Data block start

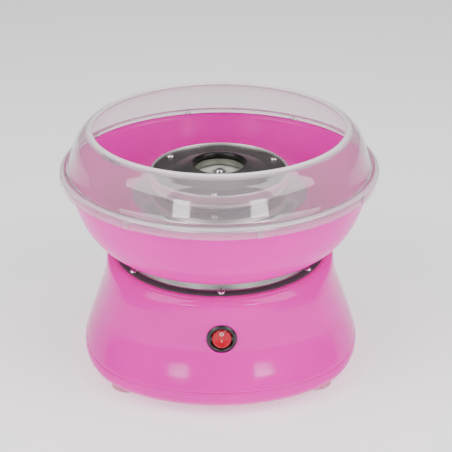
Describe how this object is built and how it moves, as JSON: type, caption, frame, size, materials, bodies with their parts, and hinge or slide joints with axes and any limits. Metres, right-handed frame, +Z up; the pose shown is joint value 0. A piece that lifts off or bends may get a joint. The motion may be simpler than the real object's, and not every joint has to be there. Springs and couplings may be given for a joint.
{
  "type": "cotton candy machine",
  "caption": "Tabletop cotton candy machine: flared base with rocker switch, steel plate, heater drum, spinning sugar head, bowl and clear splash guard.",
  "frame": {"origin": "on the ground plane, on the spindle axis, under the middle of the base", "axes": "+Z up along the spindle, -Y towards the switch, +X to the right seen from the switch side"},
  "size_m": [0.261, 0.261, 0.207],
  "materials": {
    "pink_shell": "glossy injection-moulded hot pink plastic",
    "pink_bowl": "glossy injection-moulded hot pink plastic",
    "foot_rubber": "soft translucent pink suction rubber",
    "screw_steel": "nickel-plated pan-head screws",
    "plate_steel": "spun stainless steel",
    "drum_steel": "polished stainless steel",
    "ceramic": "off-white ceramic",
    "mica": "pressed mica",
    "reflector": "bright aluminium sheet",
    "heater_tube": "oxidised heater sheath",
    "black_plastic": "black moulded plastic",
    "fuse_metal": "tinned metal case",
    "motor_steel": "zinc-plated motor can",
    "magnet": "ferrite",
    "bronze": "sintered bronze",
    "carbon": "carbon",
    "spring_brass": "brass",
    "bracket_steel": "zinc-plated sheet steel",
    "black_rubber": "soft black rubber",
    "shaft_steel": "ground steel",
    "copper": "copper and lacquered wire",
    "fan_plastic": "white moulded plastic",
    "head_alloy": "satin cast aluminium",
    "head_top": "dark satin aluminium",
    "guard_clear": "clear moulded plastic, slightly milky",
    "rocker_red": "translucent red plastic",
    "board_green": "glass-epoxy board",
    "parts_dark": "moulded electronic parts",
    "block_white": "white thermoplastic",
    "wire_cover": "silicone wire covers"
  },
  "bodies": {
    "root": {"base_housing": "pink_shell", "bottom_cover": "pink_shell", "foot_front_left": "foot_rubber", "foot_front_right": "foot_rubber", "foot_rear_left": "foot_rubber", "foot_rear_right": "foot_rubber", "cover_screws": "screw_steel", "top_plate": "plate_steel", "plate_screws": "screw_steel", "heater_drum": "drum_steel", "drum_screws": "screw_steel", "ceramic_posts": "ceramic", "mica_disc": "mica", "heat_reflector": "reflector", "heater_ring": "heater_tube", "thermal_cutoff": "black_plastic", "thermal_fuse": "fuse_metal", "motor_can": "motor_steel", "motor_end_cap": "black_plastic", "motor_magnets": "magnet", "upper_bearing": "bronze", "lower_bearing": "bronze", "brushes": "carbon", "brush_springs": "spring_brass", "motor_bracket": "bracket_steel", "motor_screws": "screw_steel", "rubber_mounts": "black_rubber", "bracket_screws": "screw_steel", "shaft_sleeve": "ceramic", "switch_body": "black_plastic", "switch_terminals": "spring_brass", "rectifier_board": "board_green", "board_parts": "parts_dark", "board_screws": "screw_steel", "terminal_block": "block_white", "terminal_screws": "screw_steel", "inner_wires": "wire_cover", "wire_grommet": "black_rubber", "cord_gland": "black_plastic", "gland_nut": "black_plastic"},
    "spinner": {"spindle": "shaft_steel", "armature": "copper", "commutator": "copper", "cooling_fan": "fan_plastic", "drive_pin": "shaft_steel", "head_hub": "head_alloy", "head_dish": "head_alloy", "slot_band": "head_alloy", "head_cover": "head_top", "head_screws": "screw_steel", "head_nuts": "screw_steel", "centre_screw": "screw_steel"},
    "bowl_body": {"bowl": "pink_bowl"},
    "guard_body": {"guard": "guard_clear"},
    "rocker_body": {"switch_rocker": "rocker_red", "rocker_pin": "shaft_steel"}
  },
  "joints": [
    {"name": "spindle_spin", "type": "hinge", "parent": "root", "child": "spinner", "pos_m": [0, 0, 0.1], "axis": [0, 0, 1], "continuous": true},
    {"name": "switch_rock", "type": "hinge", "parent": "root", "child": "rocker_body", "pos_m": [0, -0.0974, 0.0644], "axis": [1, 0, 0], "range_deg": [0, 18]},
    {"name": "bowl_lift", "type": "slide", "parent": "root", "child": "bowl_body", "axis": [0, 0, 1], "range_m": [0, 0.08]},
    {"name": "guard_lift", "type": "slide", "parent": "bowl_body", "child": "guard_body", "axis": [0, 0, 1], "range_m": [0, 0.06]}
  ]
}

Data block end

Instructions for the task
In how many lines does the word "type" appear? Respond with the number alone.

Answer for the task
6